Expect players like Garner, Duckworth and Hammond to make a true push to join both Toon and Abbrederis atop the depth chart by the time the season opener rolls around.
"We have a lot of young guys on the team that I think are obviously very talented," Toon said. "They're going to come in and do some big things. As far as receivers go, like I said earlier, I think Kenzel Doe, Jeff Duckworth, Manasseh Garner and Isaiah Williams are all great players.
"All of them are probably going to contribute this year, but we'll see who wants to compete during fall camp."
The burning question
Which young player is poised to break out
Now that Garner has found a new home as a combo wide receiver/tight end, he's the most likely suitor for a breakout season. He'll be able to focus entirely on the offensive side of the ball - as opposed to playing both tight end and defensive end a year ago - which will lead to more continuity and consistency from his end throughout practice and games as a sophomore.
He clearly has talent, as seen by his ability to play, and play well, on both sides as a true freshman. If he's able to channel that into what he's doing on a day-in, day-out basis, he's got everything needed to be a special player. Now entering his sophomore year, expect him to be a name heard quite frequently this fall.
On the rise
Jeff Duckworth and Isaiah Williams
Duckworth is a quiet and humble player that has potential to be just as loud as he is quiet as a contributor. He's not the flashiest, quirkiest or most dominant receiver on the roster, but he's effective. If his production in spring camp a season ago was any indication of his future, expect him to become a legitimate pass-catching threat in Paul Chryst's offense.
Williams, as one of the bigger receivers on the roster, has unlimited potential. He could easily become a favorite in the red zone because he's simply more physical than a lot of the receivers on the roster (outside of Toon) are. He's not afraid to go across the middle. He's not afraid to out-muscle a defender during a jump ball. And he's not afraid to make plays.
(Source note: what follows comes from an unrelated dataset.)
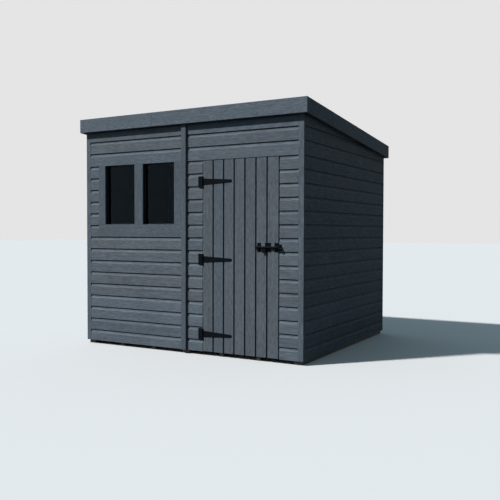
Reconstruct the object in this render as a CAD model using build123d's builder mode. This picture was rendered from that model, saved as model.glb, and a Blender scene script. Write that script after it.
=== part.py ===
"""Composite pent shed: boarded walls on a boarded floor, a roof that falls to
the back, a fixed window of two panes and a boarded door on tee hinges.

Millimetres. X runs along the front to the right, Y to the back and Z up.
The origin is on the ground, under the middle of the roof's outline.
"""

import math
import os

from build123d import *

# Overall sizes
width = 2400
depth = 2100
front_height = 2240
rear_height = 2071
roof_front_overhang = 43
roof_rear_overhang = 26
roof_side_overhang = 46

# Wall boards: each course has a flat face, a hollow cove and a shadow gap under the next lip,
# the first is cut short at its foot and the first above the door is a little taller
course_height = 116.2
first_course_cut = 12.5
head_course_rise = 9.5
board_thickness = 18
shadow_gap = 11
cove_height = 22
recess_depth = 8
boards_above_ground = 34

# Floor and bearers
bearer_count = 7
bearer_width = 42
double_bearer_width = 78
bearer_height = 50
bearer_end_inset = 20
bearer_side_inset = 20
floor_thickness = 12

# Wall framing
stud_width = 45
stud_depth = 34
plate_height = 45
side_stud_count = 4
rear_stud_count = 5

# Roof
fascia_height = 132
fascia_thickness = 18
fascia_joint_from_left = 850
fascia_joint_gap = 1
fascia_stand = 8
fascia_arris = 3
felt_thickness = 3
deck_thickness = 12
rafter_count = 6
rafter_depth = 70
rafter_width = 45

# Upright trims: flush with the boards at the corners, proud of them over the panel joints
corner_trim_width = 52
joint_trim_width = 52
joint_trim_thickness = 20
joint_trim_clearance = 2
trim_arris = 3
panel_gap = 2

# Window in the left panel of the front: the panes share what the boards beside them leave
window_course = 10
window_course_count = 5
window_stub_width = 159
left_casing_width = 84
mullion_width = 100
right_casing_width = 119
sill_rise = 9.5
pane_setback = 40
pane_thickness = 4
lining_thickness = 12
bead_width = 10
seal_width = 6
seal_depth = 6
seal_splay = 3

# Door, with boards on either side of it that fill the right panel of the front
hinge_side_width = 198
door_opening_width = 780
latch_side_width = 228
door_courses = 15
door_hinge_gap = 5
door_latch_gap = 9
door_foot_gap = 4
door_head_gap = 5
door_thickness = 12
door_board_count = 7
door_groove_width = 10
door_groove_depth = 9
door_stop = 15
ledge_height = 95
ledge_thickness = 20
ledge_end_inset = 30
brace_width = 70

# Tee hinges
hinge_heights = (195, 874, 1575)
hinge_plate_width = 41
hinge_plate_height = 102
hinge_metal = 3
knuckle_radius = 6
hinge_pin_radius = 3
hinge_pin_clearance = 0.3
knuckle_clearance = 0.6
knuckle_stand = 7
strap_length = 305
strap_root_height = 58
strap_tip_height = 26

# Pad bolt, with its places along the front measured back from the door's free edge
bolt_height = 991
bolt_nose_past_door = 4
bolt_length = 223
bolt_radius = 9
bolt_clearance = 0.3
bolt_plate_clearance = 0.5
bolt_metal = 3
bracket_height = 78
bracket_width = 34
bracket_setbacks = (204, 36)
keep_setoff = 6
keep_slack = 2.5
keep_width = 22
keep_height = 52
staple_plate_setback = 129
staple_plate_width = 56
staple_plate_rim = 14
lug_setback = 149
lug_width = 32
lug_drop = 50
lug_thickness = 5
lug_hole_radius = 5

# Places worked out from the sizes above
roof_depth = roof_front_overhang + depth + roof_rear_overhang
roof_front_y = -roof_depth / 2
roof_rear_y = roof_depth / 2
front_y = roof_front_y + roof_front_overhang
rear_y = front_y + depth
left_x = -width / 2
right_x = width / 2
roof_left_x = left_x - roof_side_overhang
roof_right_x = right_x + roof_side_overhang
roof_slope = (front_height - rear_height) / roof_depth

inner_left_x = left_x + board_thickness
inner_right_x = right_x - board_thickness
inner_front_y = front_y + board_thickness
inner_rear_y = rear_y - board_thickness
frame_left_x = inner_left_x + stud_depth
frame_right_x = inner_right_x - stud_depth
trimmed_left_x = left_x + corner_trim_width
trimmed_right_x = right_x - corner_trim_width

boards_foot = boards_above_ground
floor_top = bearer_height + floor_thickness
sole_top = floor_top + plate_height

deck_drop = fascia_stand + felt_thickness + deck_thickness
rafter_foot_drop = deck_drop + rafter_depth

door_opening_right_x = right_x - latch_side_width
door_opening_left_x = door_opening_right_x - door_opening_width
front_joint_x = door_opening_left_x - hinge_side_width
rear_joint_x = (left_x + right_x) / 2

casing_left_x = left_x + window_stub_width
first_pane_x = casing_left_x + left_casing_width
second_pane_end_x = front_joint_x - right_casing_width
pane_width = (second_pane_end_x - first_pane_x - mullion_width) / 2
first_pane_end_x = first_pane_x + pane_width
second_pane_x = second_pane_end_x - pane_width

door_left_x = door_opening_left_x + door_hinge_gap
door_right_x = door_opening_right_x - door_latch_gap
door_back_y = front_y + door_thickness
door_foot = boards_foot + door_foot_gap
hinge_x = (door_opening_left_x + door_left_x) / 2
hinge_y = front_y - knuckle_stand


def seam_height(course):
    """Height of the middle of the shadow gap at the top of a course."""
    rise = head_course_rise if course > door_courses else 0
    return boards_foot - first_course_cut + course * course_height + rise


def lip_height(course):
    """Height of the lower edge of the board above that gap."""
    return seam_height(course) + shadow_gap / 2


def gap_foot(course):
    """Height of the lower edge of that gap."""
    return seam_height(course) - shadow_gap / 2


window_foot = seam_height(window_course) + sill_rise
window_head = lip_height(window_course + window_course_count)
door_top = lip_height(door_courses) - door_head_gap
wall_reach = front_height
door_post_left_x = door_opening_left_x + door_stop
door_post_right_x = door_opening_right_x - door_stop
lintel_foot = door_top - door_stop


def roof_height(y, drop=0):
    """Height at y of a plane that lies a drop under the top of the fascias."""
    return front_height - roof_slope * (y - roof_front_y) - drop


def roof_plane(drop):
    """The same plane, for cutting walls and studs to the roof's fall."""
    return Plane(
        origin=(0, 0, roof_height(0, drop)),
        x_dir=(1, 0, 0),
        z_dir=(0, roof_slope, 1),
    )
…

With a talented quarterback such as Wilson now in the fold, a guy like Williams could easily be utilized simply because there isn't a throw Wilson can't make.
He's the tallest receiver on the team. He runs like a gazelle. He has the ability to stretch the field. And he has yet to put it all together.
If he does, and maybe this will be the fall camp where it happens, he could be one of the surprise players on the roster.
Who will become the third wide receiver?
Personally, it seems as though Garner was inching closer to that role by the time spring camp came to a close. He may be one of the more athletic players on the roster, he's humble, hard working and talented. All of those personality traits form a recipe that will translate into on-field success.
Don't count out Duckworth or Williams, though, as each has their own unique style that will (assuming they perform well in camp) force the coaching staff to make some tough decisions in regards to playing time.
"I think Nick Toon naturally has good leadership skills. He's a kid that says the right things. He has a pretty good mature sense of awareness all the time with where he's at. On the football field I think the only thing that's limited Nick is his injuries. You guys saw him in fall camp and I thought he was going to have a huge year.
"Then obviously the first game, to go through what he went through, I reminded him that the only year he stayed injury free, his sophomore year, he was ridiculous. I know a lot of people at the next level have talked highly about him if he can stay healthy. It's a big thing, but I think it's a mental thing for him to challenge himself to."